TASK BRIEF: Look in the material below for the line with "Continue the Blender" and the line with "being written, node", then set down exactly those two lines and all lines between, nothing more.

===== EXTRACTED INFORMATION =====

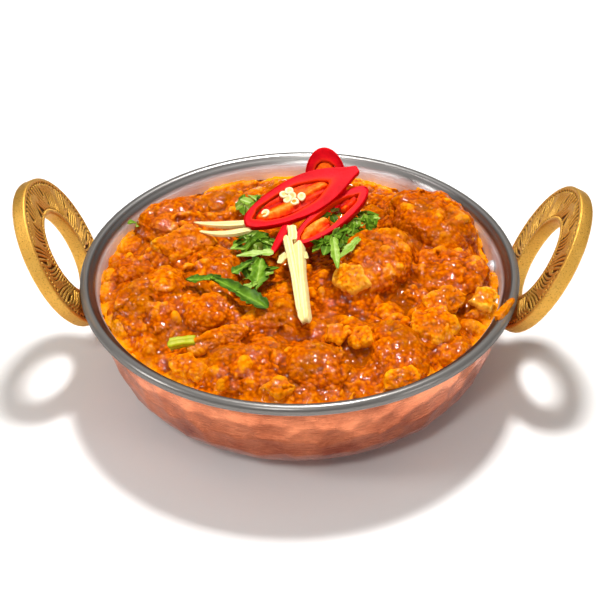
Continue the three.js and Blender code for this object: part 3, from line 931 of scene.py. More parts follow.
def store_heights_for_painted_shade(made, near_rounds=8, far_rounds=120):
    """How far each point stands above its near and its wider surroundings, for the material to paint shade in
    the hollows and light on the ridges.
    """
    points = points_of(made)
    edges = np.empty(2 * len(made.data.edges), np.int32)
    made.data.edges.foreach_get("vertices", edges)
    edges = edges.reshape(-1, 2)
    normals = np.empty(3 * len(points))
    made.data.vertices.foreach_get("normal", normals)
    normals = normals.reshape(-1, 3)
    near = np.stack([averaged(points[:, k], edges, near_rounds) for k in range(3)], 1)
    far = np.stack([averaged(near[:, k], edges, far_rounds) for k in range(3)], 1)
    set_values(made, "stands_near", ((points - near) * normals).sum(1))
    set_values(made, "stands_far", ((near - far) * normals).sum(1))
    return made


# %% Oily grainy sauce
BEAD_SPACING = 1.4               # mm between the finest grains


def masala_finish(name, pit_painted_shade, low, high, crest_painted_light, patch):
    """Four colours from the hollows to the ridges, painted shade in the hollows and painted light on the
    ridges, a fifth in broad patches, and a film of oil.
    """
    material, tree, shader = new_material(name)
    place = put(tree, "ShaderNodeTexCoord").outputs["Object"]
    cells = put(tree, "ShaderNodeTexVoronoi", {"feature": "F1"}, Vector=place, Scale=1 / (BEAD_SPACING * MM))
    far = maths(tree, "MULTIPLY", cells.outputs["Distance"], cells.outputs["Distance"])
    bead = maths(tree, "MULTIPLY", maths(tree, "MAXIMUM", maths(tree, "SUBTRACT", 0.4, far), 0.0), 1.6)
    fine = maths(tree, "SUBTRACT", noise(tree, place, 700.0, 3.0, 0.65), 0.5)
    # painted shade and light: the colour level falls in hollows and between the beads and rises on ridges and
    # bead tops
    level = 0.4
    for value, weight in ((stored(tree, "stands_near"), 1.0), (stored(tree, "rim"), 0.35),
                          (stored(tree, "stands_far"), 0.22), (fine, 0.25),
                          (maths(tree, "SUBTRACT", bead, 0.4), 0.55)):
        level = maths(tree, "MULTIPLY_ADD", value, weight, level)
    ramp = colour_ramp(tree, level, (0.0, pit_painted_shade), (0.3, low), (0.62, high), (1.0, crest_painted_light))
    spread = remap(tree, noise(tree, place, 95.0, 3.0, 0.6), 0.45, 0.62, to_high=0.5)
    relief = bump(tree, bead, 1.0, 0.0003)
    feed(tree, shader, Base_Color=blend(tree, spread, ramp, patch), Normal=relief, Coat_Normal=relief,
         Roughness=0.5, Specular_IOR_Level=0.0, IOR=1.42, Coat_Roughness=0.03,
         Coat_Weight=remap(tree, noise(tree, place, 430.0, 2.0, 0.6), 0.46, 0.6),
         Subsurface_Weight=0.1, Subsurface_Radius=(1.0, 0.5, 0.1), Subsurface_Scale=0.001)
    return material


finishes = {
    "sauce": masala_finish("masala_sauce_oily", "#843200", "#be5200", "#dc7400", "#f0940c", "#a45200"),
    "lamb": masala_finish("stewed_lamb_in_masala", "#803200", "#ba4e00", "#d86e00", "#f0920c", "#9a5200"),
    "diced": masala_finish("diced_onion_in_masala", "#983c00", "#c85c00", "#e47e02", "#f8a010", "#c46602"),
    "onion": masala_finish("soft_onion_in_masala", "#a84c00", "#d87200", "#f09a10", "#ffbe3c", "#d07808"),
}


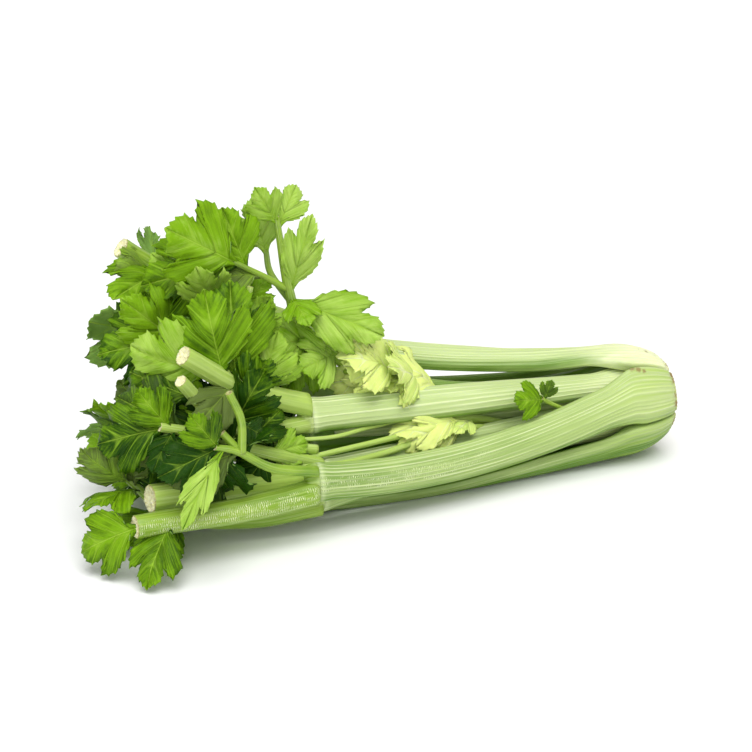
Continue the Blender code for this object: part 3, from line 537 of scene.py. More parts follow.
class Recipe:
    """A material being written, node by node."""

    def __init__(self, name):
        self.material = bpy.data.materials.new(name)
        self.material.use_nodes = True
        self.tree = self.material.node_tree
        self.shader = self.tree.nodes["Principled BSDF"]

    def node(self, kind, settings=None, inputs=None):
        node = self.tree.nodes.new(kind)
        for key, value in (settings or {}).items():
            setattr(node, key, value)
        self.feed(node, inputs or {})
        return node

    def feed(self, node, inputs):
        for key, value in inputs.items():
            socket = node.inputs[key]
            if isinstance(value, Field):
                value = value.socket
            if isinstance(value, bpy.types.NodeSocket):
                self.tree.links.new(value, socket)
            elif isinstance(value, (tuple, list)) and len(value) == 3 and len(socket.default_value) == 4:
                socket.default_value = (*value, 1.0)
            else:
                socket.default_value = value

    def number(self, kind, settings=None, inputs=None, output=0):
        return Field(self, self.node(kind, settings, inputs).outputs[output])

    def place(self):
        """Object coordinates, in metres."""
        return self.node("ShaderNodeTexCoord").outputs["Object"]

    def axis(self, vector, letter):
        return self.number("ShaderNodeSeparateXYZ", {}, {0: vector}, letter)

    def mark(self, name):
        """A number kept at the corners of the mesh."""
        return self.number("ShaderNodeAttribute", {"attribute_name": name}, {}, "Fac")

    def map(self, name):
        return self.node("ShaderNodeUVMap", {"uv_map": name}).outputs[0]

    def joined(self, x, y, z):
        """Three numbers as the place where a pattern is read."""
        return self.node("ShaderNodeCombineXYZ", {}, {0: x, 1: y, 2: z}).outputs[0]

    def stretched(self, vector, scale):
        return self.node("ShaderNodeMapping", {}, {"Vector": vector, "Scale": scale}).outputs[0]

    def noise(self, vector, scale, detail=3.0, roughness=0.55):
        sockets = {"Vector": vector, "Scale": scale, "Detail": detail, "Roughness": roughness}
        return self.number("ShaderNodeTexNoise", {}, sockets)

    def cells(self, vector, scale, feature="F1"):
        return self.number(
            "ShaderNodeTexVoronoi", {"feature": feature}, {"Vector": vector, "Scale": scale}, "Distance"
        )

    def blend(self, factor, a, b):
        """One colour turning into another."""
        node = self.node("ShaderNodeMix", {"data_type": "RGBA", "blend_type": "MIX", "clamp_factor": True})
        self.feed(node, {0: factor})
        sockets = [s for s in node.inputs if s.type == "RGBA"]
        for socket, value in zip(sockets, (a, b)):
            if isinstance(value, bpy.types.NodeSocket):
                self.tree.links.new(value, socket)
            else:
                socket.default_value = (*value, 1.0)
        return next(s for s in node.outputs if s.type == "RGBA")

    def relief(self, height, depth):
        """The shading of a skin that stands up by depth, in metres, where height is 1."""
        sockets = {"Strength": 1.0, "Distance": depth, "Height": height}
        return self.node("ShaderNodeBump", {}, sockets).outputs[0]

    def done(self, **sockets):
        self.feed(self.shader, {key.replace("_", " "): value for key, value in sockets.items()})
        return self.material


# Dried spots on the foot: where, and how far they reach
BRUISES = (
    ((175, -14, 68), 3.2),
    ((179, -15, 67), 3.0),
    ((183, -16, 66), 2.4),
    ((171, -13, 69), 2.2),
    ((190, 6, 74), 2.2),
    ((195, 4, 72), 2.4),
    ((200, 1, 70), 2.2),
    ((198, -20, 36), 2.0),
    ((203, -17, 39), 2.2),
)


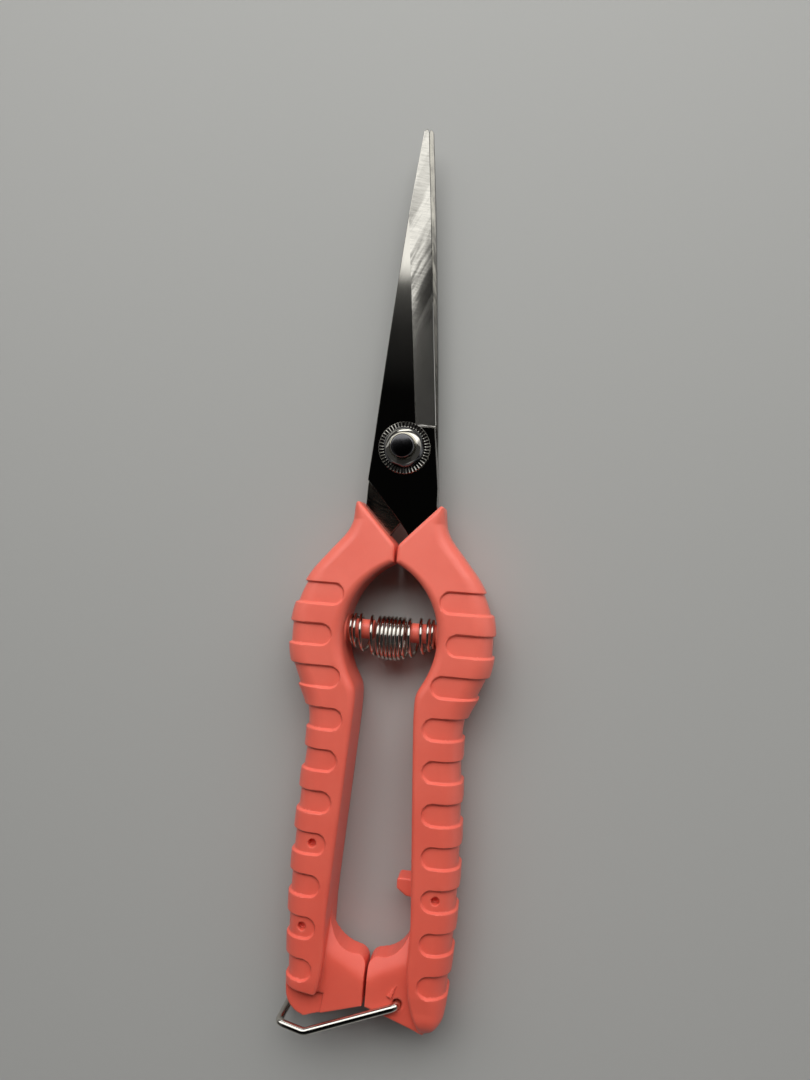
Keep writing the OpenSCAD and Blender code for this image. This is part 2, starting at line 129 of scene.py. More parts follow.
class Finish(NodeTree):
    """The material of one finish, patterned in object coordinates."""

    def __init__(self, name):
        self.material = bpy.data.materials.new(name)
        self.material.use_nodes = True
        super().__init__(self.material.node_tree)
        self.place = self.node("ShaderNodeTexCoord").outputs["Object"]

    def surface(self, **looks):
        """Gives sockets of the shader, named with _ for a space, their values."""
        for key, value in looks.items():
            self.put(self.tree.nodes["Principled BSDF"].inputs[key.replace("_", " ")], value)

    def grain(self, cells, detail=3.0, rough=0.6, turn=0.0):
        """Noise with so many cells a metre along each axis, turned about Z."""
        mapping = self.node("ShaderNodeMapping")
        self.put(mapping.inputs["Vector"], self.place)
        self.put(mapping.inputs["Rotation"], (0, 0, turn))
        stretched = self.node("ShaderNodeVectorMath", operation="MULTIPLY")
        self.put(stretched.inputs[0], mapping.outputs[0])
        self.put(stretched.inputs[1], cells)
        noise = self.node("ShaderNodeTexNoise")
        for key, value in (("Vector", stretched.outputs[0]), ("Scale", 1.0),
                           ("Detail", detail), ("Roughness", rough)):
            self.put(noise.inputs[key], value)
        return noise.outputs["Fac"]

    def blend(self, share, a, b):
        """Colour between a and b."""
        mix = self.node("ShaderNodeMix", data_type="RGBA")
        # the node has an A, a B and a Result of every type; 6, 7 and 2 are the colours
        for socket, value in (("Factor", share), (6, a), (7, b)):
            self.put(mix.inputs[socket], value)
        return mix.outputs[2]

    def relief(self, height, depth, under=None):
        """Bump of depth metres from a height of 0 to 1, over the bump under it."""
        bump = self.node("ShaderNodeBump")
        for key, value in (("Strength", 1.0), ("Distance", depth), ("Height", height)):
            self.put(bump.inputs[key], value)
        if under is not None:
            self.put(bump.inputs["Normal"], under)
        return bump.outputs["Normal"]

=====

SOLUTION TO THIS EXERCISE:
Continue the Blender code for this object: part 3, from line 537 of scene.py. More parts follow.
class Recipe:
    """A material being written, node by node."""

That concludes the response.